(Records from a data source)
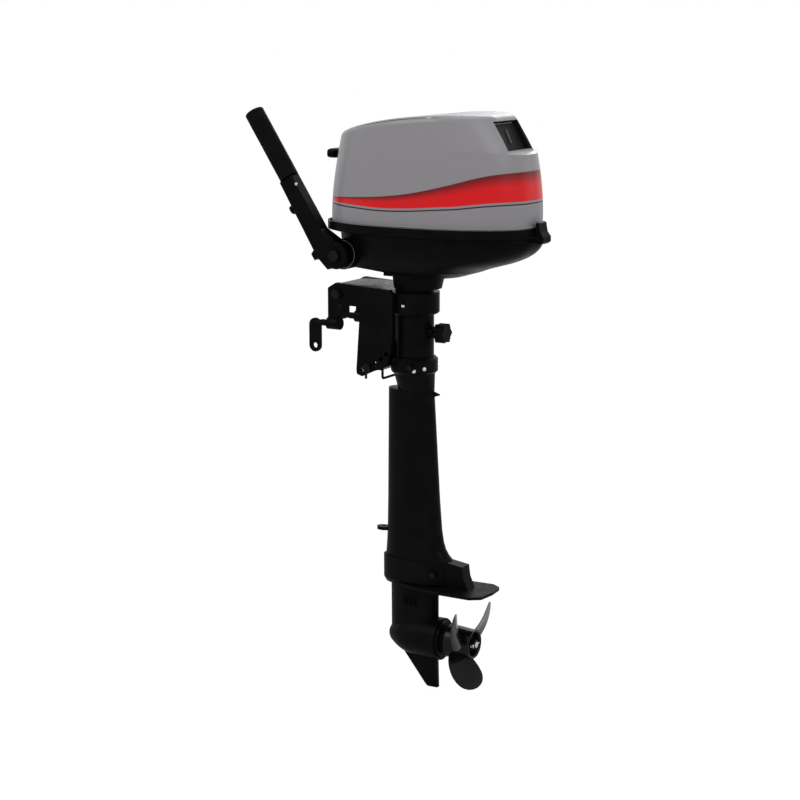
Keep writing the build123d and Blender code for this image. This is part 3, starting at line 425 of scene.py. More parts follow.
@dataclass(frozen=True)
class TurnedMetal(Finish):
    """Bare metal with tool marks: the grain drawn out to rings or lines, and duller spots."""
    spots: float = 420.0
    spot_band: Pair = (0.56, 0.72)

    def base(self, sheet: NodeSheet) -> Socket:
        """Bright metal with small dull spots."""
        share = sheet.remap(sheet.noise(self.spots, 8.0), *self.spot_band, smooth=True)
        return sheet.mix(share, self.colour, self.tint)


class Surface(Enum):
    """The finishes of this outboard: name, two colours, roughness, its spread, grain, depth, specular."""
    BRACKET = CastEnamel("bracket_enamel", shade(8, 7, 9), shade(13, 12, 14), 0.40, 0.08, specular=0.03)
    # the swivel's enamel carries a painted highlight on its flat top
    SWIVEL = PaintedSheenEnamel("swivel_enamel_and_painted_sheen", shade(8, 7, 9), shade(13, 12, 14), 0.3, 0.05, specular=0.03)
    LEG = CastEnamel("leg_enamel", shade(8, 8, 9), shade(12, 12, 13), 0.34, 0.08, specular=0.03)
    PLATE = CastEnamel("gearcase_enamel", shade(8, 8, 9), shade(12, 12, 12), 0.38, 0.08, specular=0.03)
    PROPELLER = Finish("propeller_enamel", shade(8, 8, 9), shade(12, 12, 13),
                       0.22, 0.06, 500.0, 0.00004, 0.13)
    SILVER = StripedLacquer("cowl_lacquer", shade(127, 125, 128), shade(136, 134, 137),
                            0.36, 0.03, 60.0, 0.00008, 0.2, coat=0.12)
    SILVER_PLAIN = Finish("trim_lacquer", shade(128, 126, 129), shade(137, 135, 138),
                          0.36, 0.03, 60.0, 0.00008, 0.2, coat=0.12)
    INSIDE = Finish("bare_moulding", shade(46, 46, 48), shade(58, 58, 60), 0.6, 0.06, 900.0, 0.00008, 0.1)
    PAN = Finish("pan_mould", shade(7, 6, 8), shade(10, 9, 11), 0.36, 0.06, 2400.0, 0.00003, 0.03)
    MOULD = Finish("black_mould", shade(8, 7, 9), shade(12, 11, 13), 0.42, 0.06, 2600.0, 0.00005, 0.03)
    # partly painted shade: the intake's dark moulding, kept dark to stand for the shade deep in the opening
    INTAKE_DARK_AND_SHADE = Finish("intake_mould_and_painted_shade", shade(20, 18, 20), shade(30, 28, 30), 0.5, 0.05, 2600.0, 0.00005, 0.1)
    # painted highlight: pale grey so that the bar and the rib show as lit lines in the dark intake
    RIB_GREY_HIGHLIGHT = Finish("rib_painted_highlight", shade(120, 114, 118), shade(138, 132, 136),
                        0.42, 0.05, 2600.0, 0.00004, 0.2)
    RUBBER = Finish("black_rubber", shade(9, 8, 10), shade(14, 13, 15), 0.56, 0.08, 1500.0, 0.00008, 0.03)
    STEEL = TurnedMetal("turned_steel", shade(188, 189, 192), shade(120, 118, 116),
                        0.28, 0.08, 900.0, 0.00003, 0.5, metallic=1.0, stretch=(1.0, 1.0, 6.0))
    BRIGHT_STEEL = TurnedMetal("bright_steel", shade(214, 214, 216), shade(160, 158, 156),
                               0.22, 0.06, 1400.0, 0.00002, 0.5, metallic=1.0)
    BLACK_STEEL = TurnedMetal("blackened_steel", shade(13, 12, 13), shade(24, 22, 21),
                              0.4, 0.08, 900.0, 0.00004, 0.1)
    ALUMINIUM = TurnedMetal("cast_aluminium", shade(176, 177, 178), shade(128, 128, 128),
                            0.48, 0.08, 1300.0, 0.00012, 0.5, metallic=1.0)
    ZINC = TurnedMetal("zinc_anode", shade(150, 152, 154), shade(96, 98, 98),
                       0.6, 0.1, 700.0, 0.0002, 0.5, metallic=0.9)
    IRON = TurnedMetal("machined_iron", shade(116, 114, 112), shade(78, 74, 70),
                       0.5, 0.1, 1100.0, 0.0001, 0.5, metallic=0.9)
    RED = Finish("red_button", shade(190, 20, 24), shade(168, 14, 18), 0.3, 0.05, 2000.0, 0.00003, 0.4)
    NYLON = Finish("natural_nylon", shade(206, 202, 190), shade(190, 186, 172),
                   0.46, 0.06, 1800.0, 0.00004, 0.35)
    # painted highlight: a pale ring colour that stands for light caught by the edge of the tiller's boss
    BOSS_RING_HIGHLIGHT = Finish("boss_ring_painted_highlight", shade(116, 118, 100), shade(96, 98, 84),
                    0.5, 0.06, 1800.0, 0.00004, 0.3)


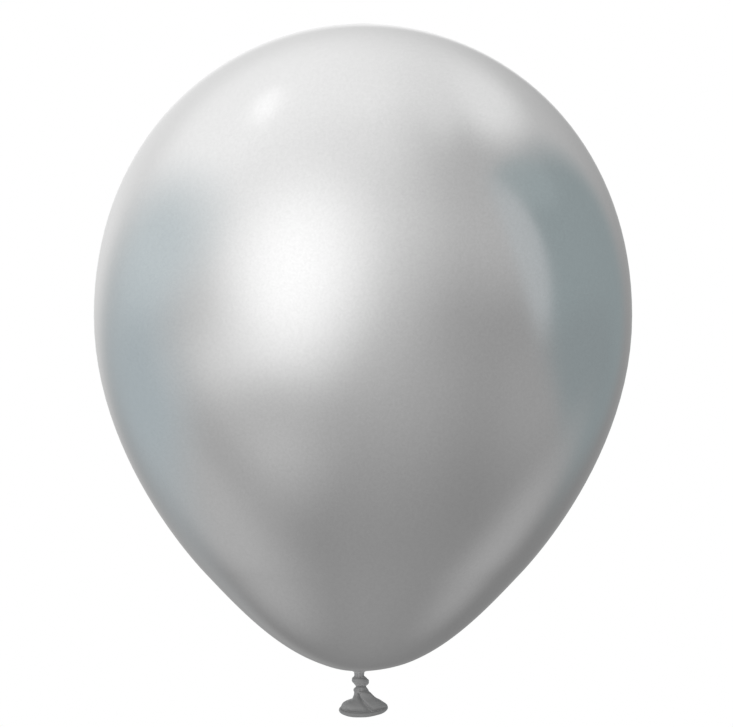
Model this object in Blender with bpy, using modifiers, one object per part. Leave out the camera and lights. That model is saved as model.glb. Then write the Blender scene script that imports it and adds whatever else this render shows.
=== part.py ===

### DESCRIPTION OF THE TASK
Reproduce each record exactly as it appears.

### FINAL RESULT
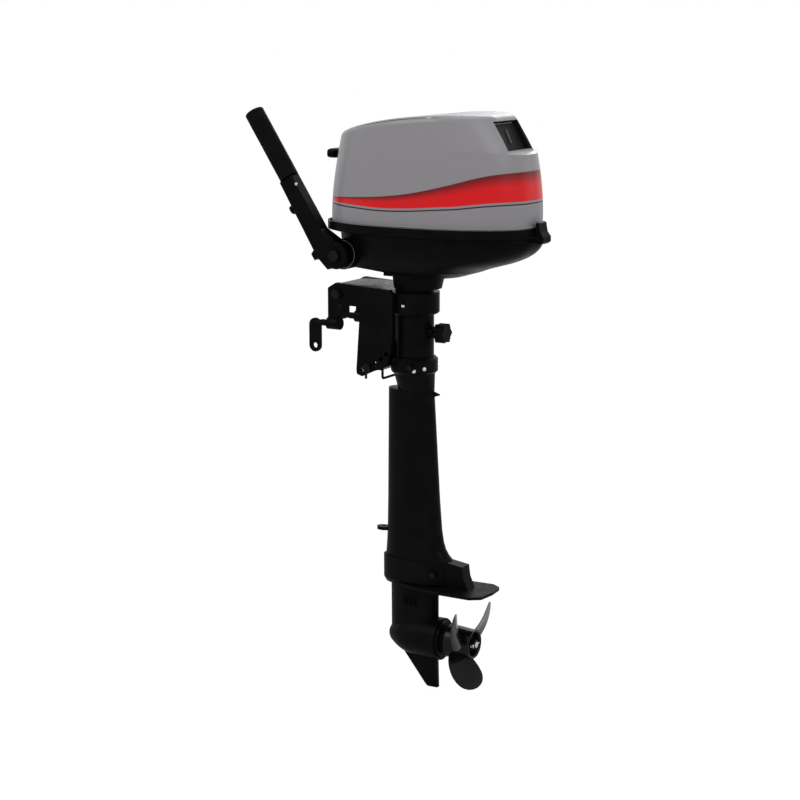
Keep writing the build123d and Blender code for this image. This is part 3, starting at line 425 of scene.py. More parts follow.
@dataclass(frozen=True)
class TurnedMetal(Finish):
    """Bare metal with tool marks: the grain drawn out to rings or lines, and duller spots."""
    spots: float = 420.0
    spot_band: Pair = (0.56, 0.72)

    def base(self, sheet: NodeSheet) -> Socket:
        """Bright metal with small dull spots."""
        share = sheet.remap(sheet.noise(self.spots, 8.0), *self.spot_band, smooth=True)
        return sheet.mix(share, self.colour, self.tint)


class Surface(Enum):
    """The finishes of this outboard: name, two colours, roughness, its spread, grain, depth, specular."""
    BRACKET = CastEnamel("bracket_enamel", shade(8, 7, 9), shade(13, 12, 14), 0.40, 0.08, specular=0.03)
    # the swivel's enamel carries a painted highlight on its flat top
    SWIVEL = PaintedSheenEnamel("swivel_enamel_and_painted_sheen", shade(8, 7, 9), shade(13, 12, 14), 0.3, 0.05, specular=0.03)
    LEG = CastEnamel("leg_enamel", shade(8, 8, 9), shade(12, 12, 13), 0.34, 0.08, specular=0.03)
    PLATE = CastEnamel("gearcase_enamel", shade(8, 8, 9), shade(12, 12, 12), 0.38, 0.08, specular=0.03)
    PROPELLER = Finish("propeller_enamel", shade(8, 8, 9), shade(12, 12, 13),
                       0.22, 0.06, 500.0, 0.00004, 0.13)
    SILVER = StripedLacquer("cowl_lacquer", shade(127, 125, 128), shade(136, 134, 137),
                            0.36, 0.03, 60.0, 0.00008, 0.2, coat=0.12)
    SILVER_PLAIN = Finish("trim_lacquer", shade(128, 126, 129), shade(137, 135, 138),
                          0.36, 0.03, 60.0, 0.00008, 0.2, coat=0.12)
    INSIDE = Finish("bare_moulding", shade(46, 46, 48), shade(58, 58, 60), 0.6, 0.06, 900.0, 0.00008, 0.1)
    PAN = Finish("pan_mould", shade(7, 6, 8), shade(10, 9, 11), 0.36, 0.06, 2400.0, 0.00003, 0.03)
    MOULD = Finish("black_mould", shade(8, 7, 9), shade(12, 11, 13), 0.42, 0.06, 2600.0, 0.00005, 0.03)
    # partly painted shade: the intake's dark moulding, kept dark to stand for the shade deep in the opening
    INTAKE_DARK_AND_SHADE = Finish("intake_mould_and_painted_shade", shade(20, 18, 20), shade(30, 28, 30), 0.5, 0.05, 2600.0, 0.00005, 0.1)
    # painted highlight: pale grey so that the bar and the rib show as lit lines in the dark intake
    RIB_GREY_HIGHLIGHT = Finish("rib_painted_highlight", shade(120, 114, 118), shade(138, 132, 136),
                        0.42, 0.05, 2600.0, 0.00004, 0.2)
    RUBBER = Finish("black_rubber", shade(9, 8, 10), shade(14, 13, 15), 0.56, 0.08, 1500.0, 0.00008, 0.03)
    STEEL = TurnedMetal("turned_steel", shade(188, 189, 192), shade(120, 118, 116),
                        0.28, 0.08, 900.0, 0.00003, 0.5, metallic=1.0, stretch=(1.0, 1.0, 6.0))
    BRIGHT_STEEL = TurnedMetal("bright_steel", shade(214, 214, 216), shade(160, 158, 156),
                               0.22, 0.06, 1400.0, 0.00002, 0.5, metallic=1.0)
    BLACK_STEEL = TurnedMetal("blackened_steel", shade(13, 12, 13), shade(24, 22, 21),
                              0.4, 0.08, 900.0, 0.00004, 0.1)
    ALUMINIUM = TurnedMetal("cast_aluminium", shade(176, 177, 178), shade(128, 128, 128),
                            0.48, 0.08, 1300.0, 0.00012, 0.5, metallic=1.0)
    ZINC = TurnedMetal("zinc_anode", shade(150, 152, 154), shade(96, 98, 98),
                       0.6, 0.1, 700.0, 0.0002, 0.5, metallic=0.9)
    IRON = TurnedMetal("machined_iron", shade(116, 114, 112), shade(78, 74, 70),
                       0.5, 0.1, 1100.0, 0.0001, 0.5, metallic=0.9)
    RED = Finish("red_button", shade(190, 20, 24), shade(168, 14, 18), 0.3, 0.05, 2000.0, 0.00003, 0.4)
    NYLON = Finish("natural_nylon", shade(206, 202, 190), shade(190, 186, 172),
                   0.46, 0.06, 1800.0, 0.00004, 0.35)
    # painted highlight: a pale ring colour that stands for light caught by the edge of the tiller's boss
    BOSS_RING_HIGHLIGHT = Finish("boss_ring_painted_highlight", shade(116, 118, 100), shade(96, 98, 84),
                    0.5, 0.06, 1800.0, 0.00004, 0.3)


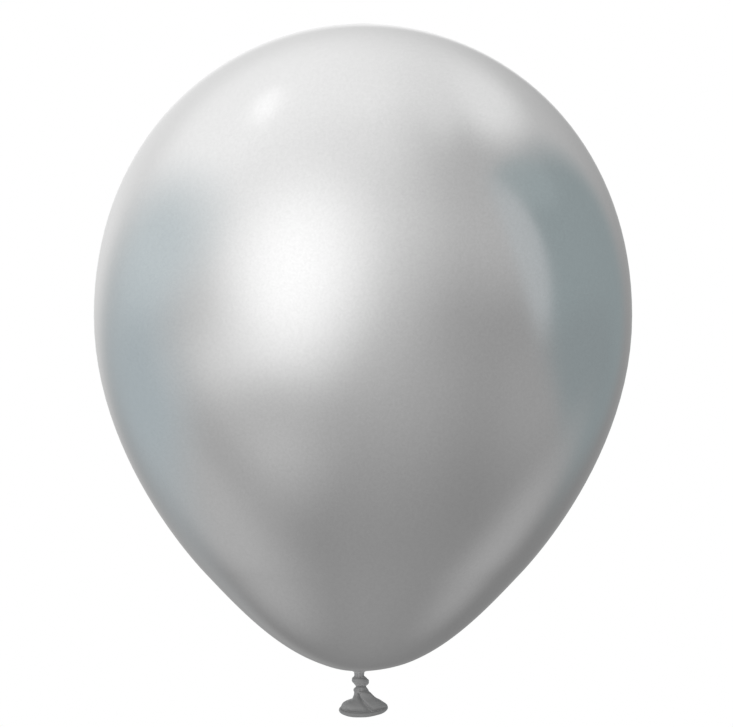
Model this object in Blender with bpy, using modifiers, one object per part. Leave out the camera and lights. That model is saved as model.glb. Then write the Blender scene script that imports it and adds whatever else this render shows.
=== part.py ===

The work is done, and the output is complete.